[START OF Data segment]

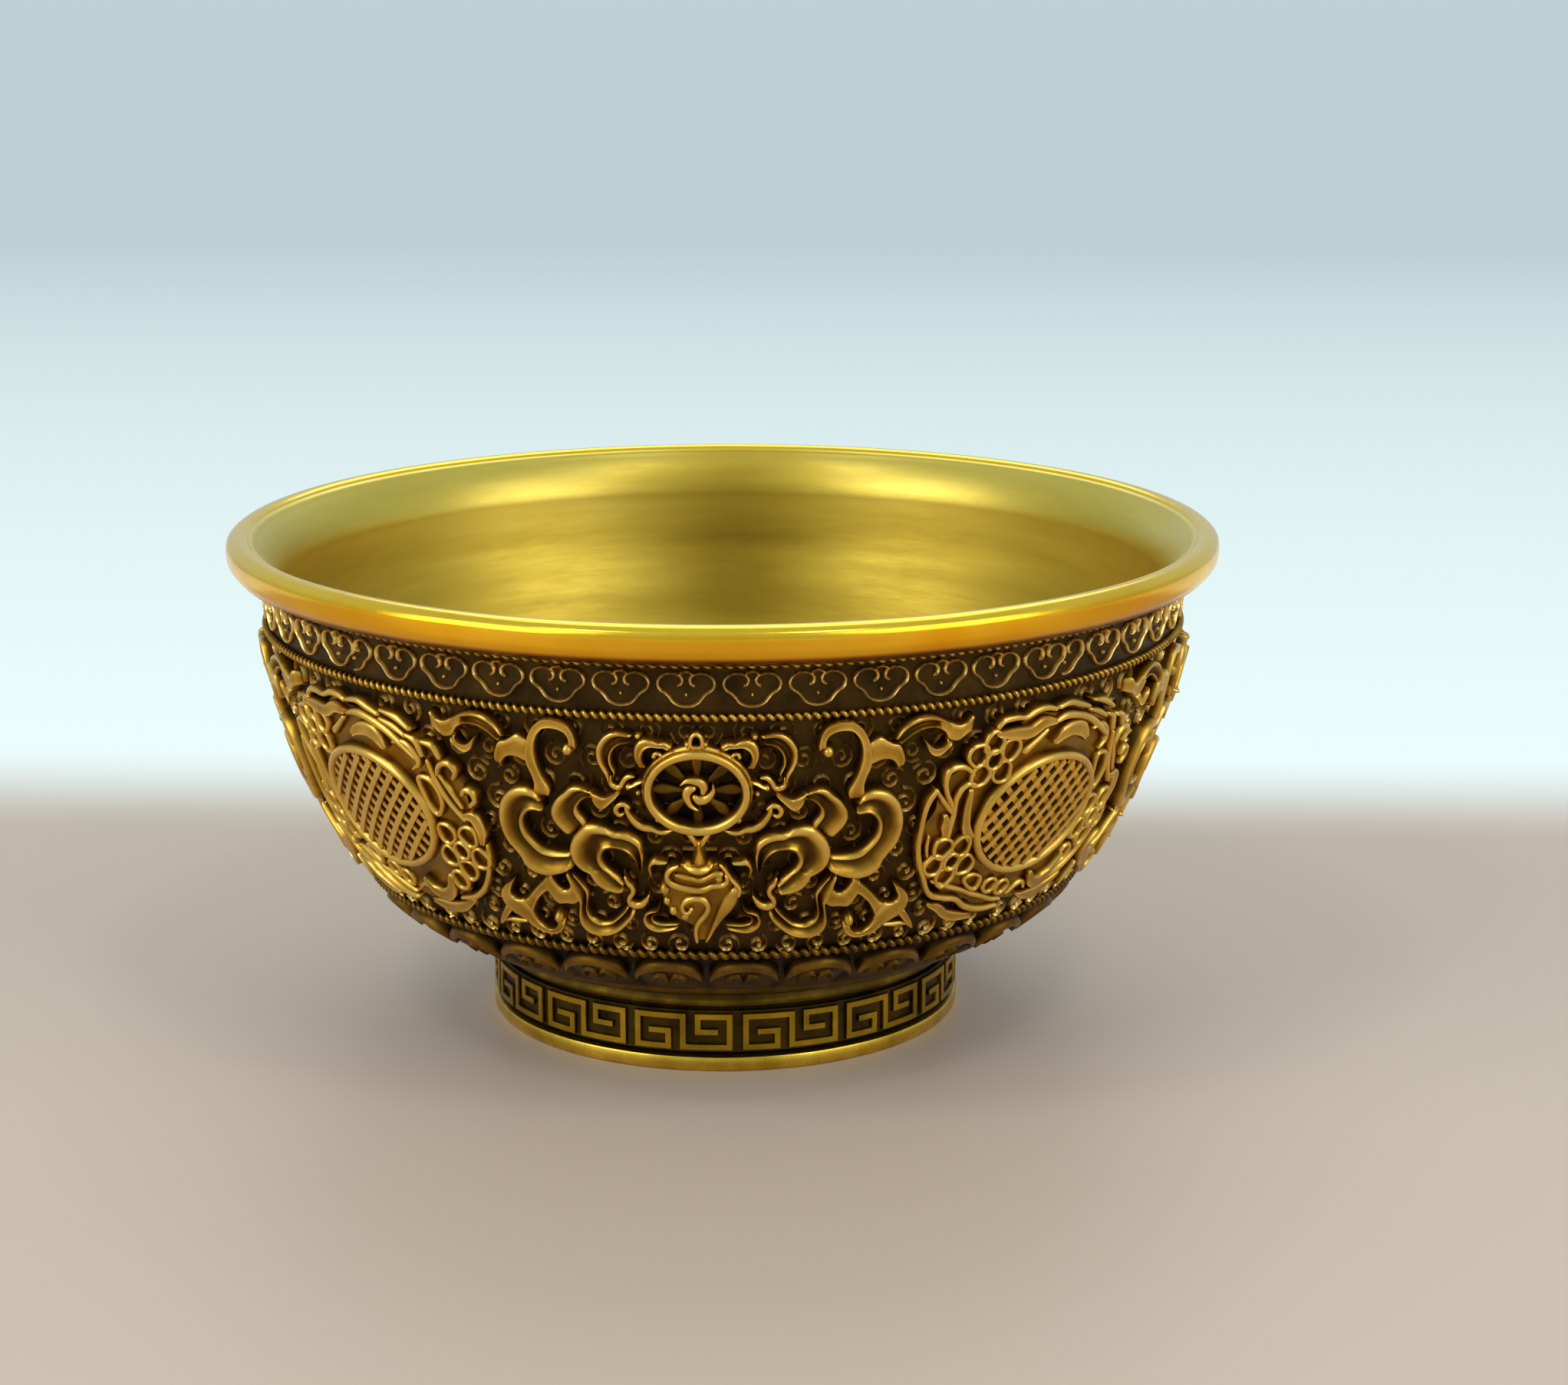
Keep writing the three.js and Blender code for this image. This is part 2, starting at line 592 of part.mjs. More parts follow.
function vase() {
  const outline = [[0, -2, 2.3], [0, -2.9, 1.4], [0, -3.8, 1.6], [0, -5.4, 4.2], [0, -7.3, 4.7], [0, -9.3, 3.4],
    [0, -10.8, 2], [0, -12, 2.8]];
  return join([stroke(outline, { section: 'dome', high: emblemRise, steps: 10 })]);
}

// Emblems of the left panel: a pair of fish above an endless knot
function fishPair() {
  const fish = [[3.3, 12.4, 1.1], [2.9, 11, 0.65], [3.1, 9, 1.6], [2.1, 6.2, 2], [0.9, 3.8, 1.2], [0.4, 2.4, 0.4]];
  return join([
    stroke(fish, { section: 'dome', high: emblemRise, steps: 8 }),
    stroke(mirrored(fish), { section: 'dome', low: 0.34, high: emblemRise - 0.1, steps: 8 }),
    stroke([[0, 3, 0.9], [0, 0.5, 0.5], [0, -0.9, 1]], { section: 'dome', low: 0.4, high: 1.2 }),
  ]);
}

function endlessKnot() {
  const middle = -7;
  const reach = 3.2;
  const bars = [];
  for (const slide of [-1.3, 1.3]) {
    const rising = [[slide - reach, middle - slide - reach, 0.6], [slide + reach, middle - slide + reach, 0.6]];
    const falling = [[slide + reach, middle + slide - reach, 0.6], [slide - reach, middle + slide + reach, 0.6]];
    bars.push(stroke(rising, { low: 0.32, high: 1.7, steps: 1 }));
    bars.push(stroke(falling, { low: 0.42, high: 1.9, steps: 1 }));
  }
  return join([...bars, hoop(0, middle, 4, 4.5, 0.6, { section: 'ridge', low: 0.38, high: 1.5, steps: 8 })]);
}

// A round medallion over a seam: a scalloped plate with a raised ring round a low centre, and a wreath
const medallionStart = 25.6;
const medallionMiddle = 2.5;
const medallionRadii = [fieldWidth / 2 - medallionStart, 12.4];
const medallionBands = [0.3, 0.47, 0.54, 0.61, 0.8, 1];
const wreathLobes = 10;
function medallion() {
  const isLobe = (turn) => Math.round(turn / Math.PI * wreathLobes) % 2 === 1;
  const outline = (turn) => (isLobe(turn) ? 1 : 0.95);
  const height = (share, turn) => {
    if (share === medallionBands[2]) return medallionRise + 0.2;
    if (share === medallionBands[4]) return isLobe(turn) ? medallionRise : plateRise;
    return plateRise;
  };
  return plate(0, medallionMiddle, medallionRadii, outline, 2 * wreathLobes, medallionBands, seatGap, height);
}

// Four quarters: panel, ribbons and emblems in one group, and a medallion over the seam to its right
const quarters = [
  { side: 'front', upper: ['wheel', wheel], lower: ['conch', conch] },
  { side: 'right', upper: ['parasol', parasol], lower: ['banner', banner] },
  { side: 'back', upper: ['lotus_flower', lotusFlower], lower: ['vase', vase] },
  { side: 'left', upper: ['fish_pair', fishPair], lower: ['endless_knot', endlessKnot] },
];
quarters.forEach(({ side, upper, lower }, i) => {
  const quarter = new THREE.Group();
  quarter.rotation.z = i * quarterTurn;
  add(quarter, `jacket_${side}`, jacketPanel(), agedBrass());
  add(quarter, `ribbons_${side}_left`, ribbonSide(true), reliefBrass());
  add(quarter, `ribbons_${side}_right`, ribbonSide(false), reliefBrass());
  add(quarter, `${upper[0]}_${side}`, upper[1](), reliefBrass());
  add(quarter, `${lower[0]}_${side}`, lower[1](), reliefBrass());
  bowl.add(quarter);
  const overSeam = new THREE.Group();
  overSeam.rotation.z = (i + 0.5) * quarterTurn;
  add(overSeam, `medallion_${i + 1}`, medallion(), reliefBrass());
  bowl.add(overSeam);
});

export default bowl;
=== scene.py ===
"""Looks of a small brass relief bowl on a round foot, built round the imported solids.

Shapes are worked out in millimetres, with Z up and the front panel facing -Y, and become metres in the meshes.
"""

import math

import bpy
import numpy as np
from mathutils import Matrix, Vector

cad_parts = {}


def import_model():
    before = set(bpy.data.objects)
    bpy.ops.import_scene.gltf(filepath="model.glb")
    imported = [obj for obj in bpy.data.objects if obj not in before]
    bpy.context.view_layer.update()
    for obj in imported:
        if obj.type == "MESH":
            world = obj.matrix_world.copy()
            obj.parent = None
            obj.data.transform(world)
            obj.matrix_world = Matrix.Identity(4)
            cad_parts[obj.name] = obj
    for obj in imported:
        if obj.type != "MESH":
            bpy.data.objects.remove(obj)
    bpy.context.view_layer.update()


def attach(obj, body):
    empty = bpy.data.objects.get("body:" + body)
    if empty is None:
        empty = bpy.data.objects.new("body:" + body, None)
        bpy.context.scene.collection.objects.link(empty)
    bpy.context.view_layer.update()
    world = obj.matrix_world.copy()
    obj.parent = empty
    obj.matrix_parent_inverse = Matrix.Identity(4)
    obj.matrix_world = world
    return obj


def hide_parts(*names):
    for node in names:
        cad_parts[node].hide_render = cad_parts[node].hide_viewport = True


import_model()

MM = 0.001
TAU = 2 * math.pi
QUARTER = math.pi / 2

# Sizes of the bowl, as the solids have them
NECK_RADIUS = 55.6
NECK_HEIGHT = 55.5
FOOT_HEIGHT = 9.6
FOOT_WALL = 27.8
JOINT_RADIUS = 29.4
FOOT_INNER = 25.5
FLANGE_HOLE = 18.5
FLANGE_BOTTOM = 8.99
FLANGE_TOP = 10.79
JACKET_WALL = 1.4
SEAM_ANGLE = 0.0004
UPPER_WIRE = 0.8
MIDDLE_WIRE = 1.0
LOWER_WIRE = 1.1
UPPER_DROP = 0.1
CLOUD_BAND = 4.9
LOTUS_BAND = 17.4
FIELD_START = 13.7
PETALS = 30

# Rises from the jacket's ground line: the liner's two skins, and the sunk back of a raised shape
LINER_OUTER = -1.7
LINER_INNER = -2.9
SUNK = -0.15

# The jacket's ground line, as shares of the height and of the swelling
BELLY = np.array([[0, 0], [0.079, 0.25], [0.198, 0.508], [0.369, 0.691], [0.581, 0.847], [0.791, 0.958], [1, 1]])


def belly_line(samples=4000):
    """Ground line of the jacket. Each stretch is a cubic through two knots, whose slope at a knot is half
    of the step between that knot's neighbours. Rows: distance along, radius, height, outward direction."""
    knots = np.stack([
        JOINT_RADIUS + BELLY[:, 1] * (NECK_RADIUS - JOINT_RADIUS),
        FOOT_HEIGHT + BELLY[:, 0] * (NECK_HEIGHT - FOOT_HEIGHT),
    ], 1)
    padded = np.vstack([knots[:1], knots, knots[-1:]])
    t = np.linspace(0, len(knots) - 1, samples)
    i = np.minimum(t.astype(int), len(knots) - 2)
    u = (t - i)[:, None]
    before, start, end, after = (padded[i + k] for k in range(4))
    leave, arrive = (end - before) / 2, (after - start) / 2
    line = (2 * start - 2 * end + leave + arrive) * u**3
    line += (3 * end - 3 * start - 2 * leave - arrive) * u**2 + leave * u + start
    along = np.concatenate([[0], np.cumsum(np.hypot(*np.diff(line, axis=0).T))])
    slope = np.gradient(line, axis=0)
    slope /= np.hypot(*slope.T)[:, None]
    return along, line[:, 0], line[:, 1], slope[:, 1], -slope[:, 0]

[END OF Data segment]

Work to complete:
Extract all lines from the material above that include the word "copy".

Output for this exercise:
            world = obj.matrix_world.copy()
    world = obj.matrix_world.copy()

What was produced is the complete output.